What Is a Slammed Car?
A slammed car is simply a car that has been lowered as much as possible — often to the point where the body nearly contacts the ground. The term "slammed" comes from the California car culture of the 1960s and 1970s, where lowrider builders would drop their cars dramatically to achieve a ground-hugging look. Modern slammed culture spans everything from JDM compact cars to domestic muscle, trucks, and full-size sedans.
The slammed look is about silhouette. When a car sits low enough that the wheel wells appear nearly full and the rocker panels approach the asphalt, the entire proportion changes — the car looks more aggressive, more intentional, and more committed. It's a clear visual signal that this isn't a stock vehicle.
Slammed Culture: Kanjozoku, Hardparked, and Rat Style
Slammed culture exists in distinct flavors. The Japanese kanjozoku scene centers on Honda Civics — specifically late-1980s and early-1990s EF and EG Civics — raced illegally on the Kanjo Loop highway in Osaka. These builds are slammed, stripped, and fast: purely functional lowness, no chrome, no show, just speed and attitude. The kanjozoku aesthetic has spread globally through Instagram and YouTube, and its influence on Honda builds worldwide is immense.
Hardparked is a style that celebrates extreme static stance — cars displayed so low they literally cannot move without damage. These are trailered to shows, set on smooth surfaces, and photographed from low angles. Think of it as automotive sculpture rather than transportation. Rat style takes the opposite approach: intentionally rough, weathered, and unfinished-looking builds where the patina and battle damage are features, not flaws.
Slammed vs Stance: Knowing the Difference
These terms overlap significantly but have distinct emphases. Slammed is a ride height descriptor — it tells you how low the car sits. Stance is a fitment descriptor — it tells you how well the wheel, tire, and fender relationship is executed. A car can be slammed with terrible fitment (too much wheel gap, wrong offset, wrong tire size). A stance build might not even be that low — some stance builds prioritize perfect fitment at a moderate height over maximum lowness.
In practice, the best builds tend to combine both: dramatically low ride height with meticulous wheel fitment. That combination is what you see in the top builds at shows like SEMA, Wekfest, and Offset Kings.

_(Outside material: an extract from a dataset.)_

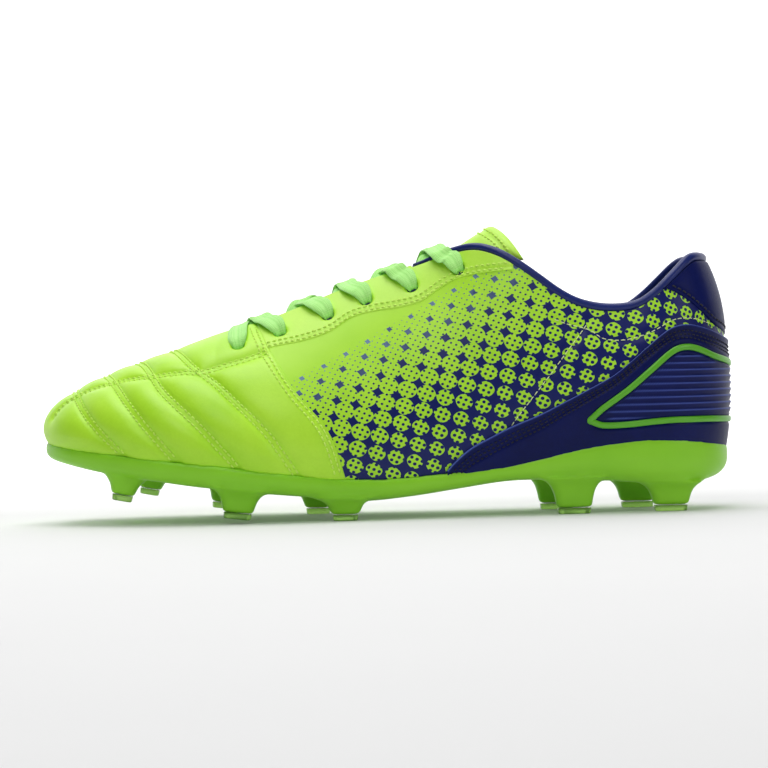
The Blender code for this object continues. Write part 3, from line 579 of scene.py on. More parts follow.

How to Slam a Car: Air Bags vs Cut Springs vs Coilovers
There are several ways to achieve a slammed look, each with different trade-offs in cost, adjustability, and ride quality.
- Air ride (bags): The most flexible solution. Drive on the highway at a normal height, park and drop to the ground. Quality systems from Air Lift, Viair, and AccuAir are reliable. Cost: $2,000–$5,000 installed. Best for daily drivers who want maximum drop at shows.
- Coilovers: Adjustable shock and spring units that replace the factory strut. Set your height once; live with it. Best driving dynamics of the three options. Cost: $600–$2,500 for a quality set.
- Cut/lowering springs: Cheapest option ($150–$400), but cutting factory springs is dangerous and produces unpredictable spring rates. Lowering springs (not cut) are a legitimate budget option at moderate drops. Cutting springs is never recommended.
- Helper bags: A hybrid approach where small air bags are added alongside coilovers to allow fine height adjustment without a full air suspension conversion. Popular on track-oriented builds.
Risks, Realities, and Why People Still Do It
Slammed cars require lifestyle adjustments. Speed bumps must be approached at angles or avoided. Steep driveway exits demand either a car lift (a folding wedge ramp) or very slow approach angles. Parking structures with sharp entry lips become obstacles. In winter climates, packed snow in wheel wells can cause rubbing. Oil changes, exhaust work, and tire rotations require a higher-lift jack than most shops carry.
Despite all of that, the community keeps growing. The look is that compelling. A properly slammed car has a visual gravity that's hard to explain to someone outside the culture — it just looks right in a way that stock ride heights don't, once you've been exposed to it.
Before committing to the build and the lifestyle, use our AI render to see exactly how your specific car looks slammed. Many builds go much further (or much less far) than the builder expected, and confirming the look on your actual car is worth 30 seconds of your time.
Japan vs US: Two Takes on Slammed Culture
In Japan, slammed builds tend toward clean minimalism. JZX100 Chasers, AE86 Corollas, and Honda Civics sit at impossible heights on quiet touge roads or in urban parking lots. The builds are often monochromatic, stripped of badges, and run on period-correct Japanese wheels. The aesthetic is quiet and precise.
In the US, slammed culture overlaps heavily with stance and show car culture — bigger wheels, more color, more visual statement. American slammed builds are often louder both aurally and visually. Neither approach is superior; they're expressions of different car cultures expressing the same underlying idea: lower is better.